Everything in the listing below from the line containing "stone = stone.cut(corner_trim(LENGTH, SQUARE_END_CORNER_R, -1))" through the line containing "bpy.data.objects.remove(obj)" should be repeated exactly; leave out every other line.

───── Material to process

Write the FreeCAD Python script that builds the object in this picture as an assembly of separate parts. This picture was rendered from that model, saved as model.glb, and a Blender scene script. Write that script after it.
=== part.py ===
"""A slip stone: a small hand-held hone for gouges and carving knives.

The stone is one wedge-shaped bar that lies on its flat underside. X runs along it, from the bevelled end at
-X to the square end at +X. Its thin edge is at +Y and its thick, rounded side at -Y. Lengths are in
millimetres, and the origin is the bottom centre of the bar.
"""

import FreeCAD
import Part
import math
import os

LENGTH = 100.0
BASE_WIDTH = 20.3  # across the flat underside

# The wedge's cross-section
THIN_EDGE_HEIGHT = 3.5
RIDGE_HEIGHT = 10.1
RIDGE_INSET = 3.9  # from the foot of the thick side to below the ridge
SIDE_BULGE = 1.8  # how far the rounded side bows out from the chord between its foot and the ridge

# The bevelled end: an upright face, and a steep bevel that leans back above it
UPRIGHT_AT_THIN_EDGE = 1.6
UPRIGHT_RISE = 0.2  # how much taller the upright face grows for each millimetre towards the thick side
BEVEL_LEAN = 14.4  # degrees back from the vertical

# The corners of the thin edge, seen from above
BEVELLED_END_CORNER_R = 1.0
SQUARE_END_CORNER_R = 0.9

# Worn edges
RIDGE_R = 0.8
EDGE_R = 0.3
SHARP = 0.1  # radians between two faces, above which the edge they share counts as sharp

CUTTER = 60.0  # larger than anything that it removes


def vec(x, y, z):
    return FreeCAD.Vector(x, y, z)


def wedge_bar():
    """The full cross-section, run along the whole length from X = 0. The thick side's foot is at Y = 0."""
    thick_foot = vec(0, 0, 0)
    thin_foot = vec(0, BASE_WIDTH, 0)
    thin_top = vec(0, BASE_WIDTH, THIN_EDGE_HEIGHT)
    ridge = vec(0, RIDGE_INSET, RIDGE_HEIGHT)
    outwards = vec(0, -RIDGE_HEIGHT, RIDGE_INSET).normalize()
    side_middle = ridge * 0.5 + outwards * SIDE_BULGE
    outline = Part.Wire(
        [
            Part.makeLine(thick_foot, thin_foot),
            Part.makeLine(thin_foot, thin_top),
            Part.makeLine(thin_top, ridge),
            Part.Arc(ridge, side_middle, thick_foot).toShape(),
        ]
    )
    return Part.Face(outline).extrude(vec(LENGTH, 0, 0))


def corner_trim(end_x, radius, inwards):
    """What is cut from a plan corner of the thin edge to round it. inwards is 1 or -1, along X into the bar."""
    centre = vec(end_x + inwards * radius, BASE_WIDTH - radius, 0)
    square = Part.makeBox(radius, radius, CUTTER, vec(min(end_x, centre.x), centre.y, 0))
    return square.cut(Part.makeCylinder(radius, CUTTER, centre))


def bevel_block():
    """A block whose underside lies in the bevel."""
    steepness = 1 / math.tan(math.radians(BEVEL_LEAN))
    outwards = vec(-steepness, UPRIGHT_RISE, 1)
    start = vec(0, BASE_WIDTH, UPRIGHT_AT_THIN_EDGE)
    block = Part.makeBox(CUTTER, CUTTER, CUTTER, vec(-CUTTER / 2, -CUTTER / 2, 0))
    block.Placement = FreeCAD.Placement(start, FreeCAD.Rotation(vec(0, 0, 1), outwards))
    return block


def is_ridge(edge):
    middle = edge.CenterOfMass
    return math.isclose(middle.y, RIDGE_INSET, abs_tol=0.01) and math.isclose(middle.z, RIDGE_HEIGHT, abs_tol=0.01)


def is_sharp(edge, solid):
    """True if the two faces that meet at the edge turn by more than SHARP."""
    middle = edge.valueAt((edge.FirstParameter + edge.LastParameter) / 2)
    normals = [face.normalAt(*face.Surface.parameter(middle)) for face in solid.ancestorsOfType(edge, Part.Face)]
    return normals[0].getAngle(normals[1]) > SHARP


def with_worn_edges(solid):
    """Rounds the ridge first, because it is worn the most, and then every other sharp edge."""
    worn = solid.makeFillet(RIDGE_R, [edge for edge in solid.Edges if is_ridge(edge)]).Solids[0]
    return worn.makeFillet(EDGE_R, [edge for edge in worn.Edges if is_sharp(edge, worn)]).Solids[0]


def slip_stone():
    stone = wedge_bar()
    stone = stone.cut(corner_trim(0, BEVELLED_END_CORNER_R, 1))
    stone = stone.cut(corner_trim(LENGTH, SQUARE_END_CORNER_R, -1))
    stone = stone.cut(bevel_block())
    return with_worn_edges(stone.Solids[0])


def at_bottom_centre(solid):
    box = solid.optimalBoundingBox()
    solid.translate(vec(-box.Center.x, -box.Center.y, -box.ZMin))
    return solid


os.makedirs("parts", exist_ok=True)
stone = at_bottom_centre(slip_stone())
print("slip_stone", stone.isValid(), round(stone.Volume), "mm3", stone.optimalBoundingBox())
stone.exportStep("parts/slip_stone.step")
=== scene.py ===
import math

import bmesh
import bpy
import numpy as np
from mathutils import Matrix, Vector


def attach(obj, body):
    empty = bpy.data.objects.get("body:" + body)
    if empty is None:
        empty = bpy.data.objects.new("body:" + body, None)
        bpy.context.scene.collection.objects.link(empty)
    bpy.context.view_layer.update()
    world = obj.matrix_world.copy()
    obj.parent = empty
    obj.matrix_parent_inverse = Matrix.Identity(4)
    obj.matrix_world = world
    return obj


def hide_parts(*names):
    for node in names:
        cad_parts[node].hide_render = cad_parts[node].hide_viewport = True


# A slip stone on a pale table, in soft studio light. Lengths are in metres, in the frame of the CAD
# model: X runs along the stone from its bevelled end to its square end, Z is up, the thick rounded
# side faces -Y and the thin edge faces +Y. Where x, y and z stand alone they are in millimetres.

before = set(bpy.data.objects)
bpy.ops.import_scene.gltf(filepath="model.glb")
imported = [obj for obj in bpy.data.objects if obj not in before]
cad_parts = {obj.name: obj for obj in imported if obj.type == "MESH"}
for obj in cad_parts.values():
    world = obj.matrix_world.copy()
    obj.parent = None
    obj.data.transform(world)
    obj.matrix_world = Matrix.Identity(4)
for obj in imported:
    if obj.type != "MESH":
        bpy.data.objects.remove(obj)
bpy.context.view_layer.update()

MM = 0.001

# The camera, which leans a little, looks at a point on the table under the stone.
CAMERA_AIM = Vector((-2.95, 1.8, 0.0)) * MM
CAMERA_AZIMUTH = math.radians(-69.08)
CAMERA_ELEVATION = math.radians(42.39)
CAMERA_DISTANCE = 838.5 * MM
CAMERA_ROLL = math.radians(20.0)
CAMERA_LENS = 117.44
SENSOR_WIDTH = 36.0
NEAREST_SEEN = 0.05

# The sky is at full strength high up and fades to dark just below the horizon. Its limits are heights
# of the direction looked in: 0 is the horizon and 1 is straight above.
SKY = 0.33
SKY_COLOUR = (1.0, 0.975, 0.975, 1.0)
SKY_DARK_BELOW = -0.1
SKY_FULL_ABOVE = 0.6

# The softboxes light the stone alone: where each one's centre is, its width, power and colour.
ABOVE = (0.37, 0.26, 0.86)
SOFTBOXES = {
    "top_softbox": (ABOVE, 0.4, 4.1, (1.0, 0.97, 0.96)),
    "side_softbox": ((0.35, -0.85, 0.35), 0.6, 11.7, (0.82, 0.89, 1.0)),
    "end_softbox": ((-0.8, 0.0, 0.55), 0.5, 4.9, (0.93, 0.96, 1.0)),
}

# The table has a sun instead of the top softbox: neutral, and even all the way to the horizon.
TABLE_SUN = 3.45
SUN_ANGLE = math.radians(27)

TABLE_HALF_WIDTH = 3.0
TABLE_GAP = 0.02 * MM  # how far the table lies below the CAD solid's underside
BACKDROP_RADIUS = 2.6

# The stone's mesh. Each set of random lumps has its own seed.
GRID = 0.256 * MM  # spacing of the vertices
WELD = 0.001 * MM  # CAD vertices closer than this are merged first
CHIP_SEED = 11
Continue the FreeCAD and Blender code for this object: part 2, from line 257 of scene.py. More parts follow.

──────────

### Exercise result:
    stone = stone.cut(corner_trim(LENGTH, SQUARE_END_CORNER_R, -1))
    stone = stone.cut(bevel_block())
    return with_worn_edges(stone.Solids[0])


def at_bottom_centre(solid):
    box = solid.optimalBoundingBox()
    solid.translate(vec(-box.Center.x, -box.Center.y, -box.ZMin))
    return solid


os.makedirs("parts", exist_ok=True)
stone = at_bottom_centre(slip_stone())
print("slip_stone", stone.isValid(), round(stone.Volume), "mm3", stone.optimalBoundingBox())
stone.exportStep("parts/slip_stone.step")
=== scene.py ===
import math

import bmesh
import bpy
import numpy as np
from mathutils import Matrix, Vector


def attach(obj, body):
    empty = bpy.data.objects.get("body:" + body)
    if empty is None:
        empty = bpy.data.objects.new("body:" + body, None)
        bpy.context.scene.collection.objects.link(empty)
    bpy.context.view_layer.update()
    world = obj.matrix_world.copy()
    obj.parent = empty
    obj.matrix_parent_inverse = Matrix.Identity(4)
    obj.matrix_world = world
    return obj


def hide_parts(*names):
    for node in names:
        cad_parts[node].hide_render = cad_parts[node].hide_viewport = True


# A slip stone on a pale table, in soft studio light. Lengths are in metres, in the frame of the CAD
# model: X runs along the stone from its bevelled end to its square end, Z is up, the thick rounded
# side faces -Y and the thin edge faces +Y. Where x, y and z stand alone they are in millimetres.

before = set(bpy.data.objects)
bpy.ops.import_scene.gltf(filepath="model.glb")
imported = [obj for obj in bpy.data.objects if obj not in before]
cad_parts = {obj.name: obj for obj in imported if obj.type == "MESH"}
for obj in cad_parts.values():
    world = obj.matrix_world.copy()
    obj.parent = None
    obj.data.transform(world)
    obj.matrix_world = Matrix.Identity(4)
for obj in imported:
    if obj.type != "MESH":
        bpy.data.objects.remove(obj)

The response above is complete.